I appreciate that you guys give away NFR licenses and have a free version, and the VTL functions have worked well for me over the year or so, but it seems like there are still a lot of bugs in VSAN. And right now I just dont have the time to work with you guys to fix them. This is only a homelab so its not like it is a production environment is down, but i'm going to need some time to get everything working and will probably wait till version 9 before evaluating it again. Once I move everything back to plain datastores on the host i'll try uploading the logs so you can take a look at them if you're interested.

The setup was:
Node 1
Hypervisor: ESXi 6.5
OS: Server 2016
Motherboard: SuperMicro X9DAE
CPU: dual E5-2660v2
RAM: 160GB
NICs: dual Intel X520
RAID: Areca 1883ix-24, 4x 480GB Seagate 600 Pro SSDs in a RAID 0 with a 64k stripe size. Multiple LUNs were provisioned from this array, for VSAN boot and data
The VM was configured with 4 vCPUs, 24GB RAM with 100% reservation. The data disk was passed through as a vRDM. Both the replication and iSCSI networks were on separate NICs.

Node 2
Hypervisor: ESXi 6.5
OS: Server 2016
Motherboard: SuperMicro X9DRH-iTF
CPU: dual E5-2650
RAM: 128GB
NICs: dual Intel X520
RAID: LSI 9207 with IR firmware, 4x 480GB Seagate 600 Pro SSDs in a RAID 0 with a 64k stripe size. Due to firmware limitations a single LUN was provisioned from this array.
The VM was configured with 4 vCPUs, 24GB RAM with 100% reservation. The data disk was a VMDK. Both the replication and iSCSI networks were on separate NICs.

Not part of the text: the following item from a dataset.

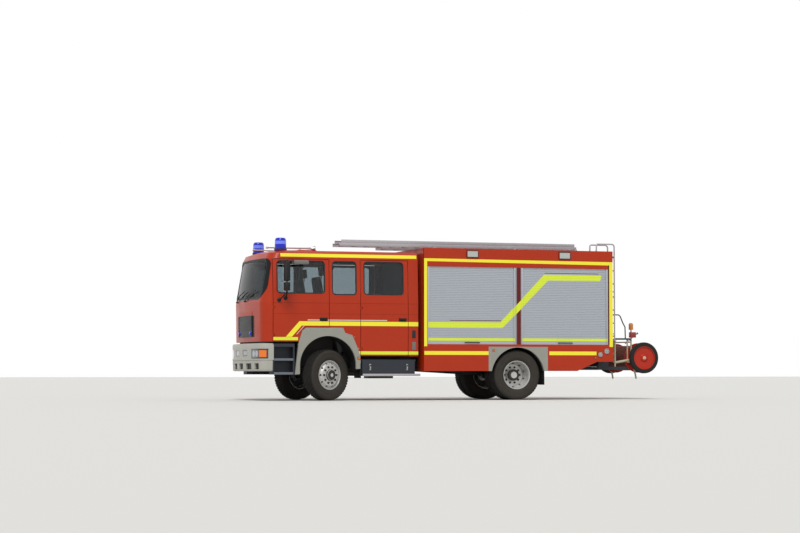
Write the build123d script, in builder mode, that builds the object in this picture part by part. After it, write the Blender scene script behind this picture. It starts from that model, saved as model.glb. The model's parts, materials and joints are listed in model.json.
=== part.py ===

The target was configured as a 3TB thin provisioned LSFS volume with deduplication enabled, and synchronous writes.

On a side note, after breaking up a replicated target, it constantly complains replication partners are not set. And the option to manually defrag the target volume is not there.

Wed Aug 16, 2017 2:59 pm

Looks like you have to convert the virtual disk to Thick Provision Eager Zeroed. This is required to enable clustering features. I hope this should help:
https://kb.vmware.com/selfservice/micro ... Id=1035823